Have you ever found yourself in this situation? You were involved in a strategic planning process for a program that had a bold vision for making meaningful change in the world and the mission, vision, and goals were inspired. The strategic plan was based on research, evidence, and best practices. They partnered with the community to make sure the activities reflected their needs, thoughts, and ideas. And then you asked those overseeing the strategic plan, “How much would this effort cost?” They said they didn’t know. “How much money do you currently have in the bank?” It was a small fraction of what they would need to implement this bold plan. You took a look at their past fundraising history and money raised was a pittance of what they would need. That’s the moment when you realized that this beautiful plan would never be more than words on a paper. I hope you haven’t found yourself in this situation. I have – more times than seems reasonable.
In too many social impact organizations a myth circulates that money will follow a great vision and a beautiful plan to solve a big problem. Please let me dissuade you of this belief. As we all know, the world faces horrendous problems that don’t get nearly enough funding or attention. There have been so many times when organizations or global bodies have laid out ambitious global goals, wonderful visions, and plans that could have legitimately made the world better. Without the requisite resources, plans remain idle, visions are dulled, and ambitions are fruitless. Money is not guaranteed to flow after developing a plan. It is even less likely to flow if the plan starts out of the gate with a serious funding deficit.
So if you’re thinking of coming up with a new strategic plan or doing a strategic refresh, please stop. Before you think about your vision, mission, guiding principles, goals, objectives, or activities, answer the following questions.
- How much money does my organization/program currently have on hand?

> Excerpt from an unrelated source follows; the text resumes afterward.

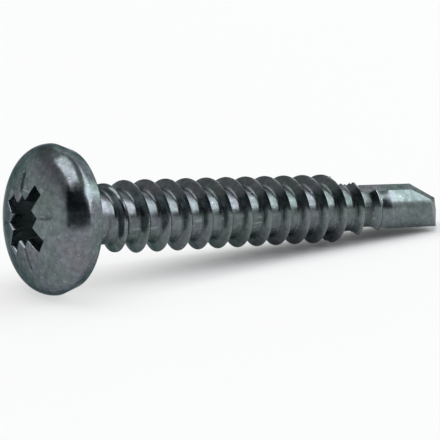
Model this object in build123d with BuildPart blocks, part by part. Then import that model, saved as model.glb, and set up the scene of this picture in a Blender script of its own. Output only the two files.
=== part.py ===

- Is it earmarked? If so, for what?
- How much flexible funding do we have?
- When does funding end?
- What is my organization’s fundraising history?
- Have we maintained steady funding or have we had an increase/decrease in funding?
- Has the type of funding or activities that are funded changed?
- Do we have the resources to support a major fundraising effort?
- How much money are we likely to raise during the next year and during the strategic planning period?
- What is the best case scenario?
- What is the worst case scenario?
- If we maintain current funding levels, what would that look like?
- If we shift areas of work, do we have donors lined up to support this work?
- What non-financial resources do we have?
- Do we have in-kind support? If so, what does that look like?
- Do we expect the non-financial resources to remain the same during the strategic planning period?
Getting a snapshot of your organization’s resources first is important. It requires financial transparency within your organization, which is essential in any strategic planning process. You can start discussing the vision, mission, goals, objectives, activities only after you answer the questions above. That doesn’t mean funding should drive the type of work you do or that you should put finances above your mission. Understanding your organization’s financial situation serves as a guide to ensure the strategic plan is realistic and feasible, and that your organization is set up for success so you can achieve the goals and objectives you set out to accomplish.
At each step of the strategic planning process you should ask yourself, your colleagues, and the community members working on the plan if the strategic plan is realistic based on the resources you identified. You’re on the right path if it’s realistic or if it requires a bit more fundraising. If neither is the case, then you need to go back to your goals and theory of change to determine the most important areas of work on which to focus – areas that are realistic given the resources and fundraising history. Keep refining this until you get a plan that can be fully implemented based on achievable fundraising objectives.
This isn’t easy work. It’s why organizations so often choose to start with the plan and ignore the resource realities. Starting with the funding history and fundraising capacity forces us to set our priorities. And any time we prioritize resources, we share our values, what we think matters most. In this process we will inherently have winners and losers. Discussing winners and losers is a difficult conversation to have; and one that we often avoid by not setting priorities informed by the resources from the start.
What’s the underlying takeaway when an organization prioritizes everything? That it prioritizes nothing. And too often what follows is a plan that isn’t realistic or achievable or set up for success. As you think of your next strategic plan, remember it’s important to be able to work within your means.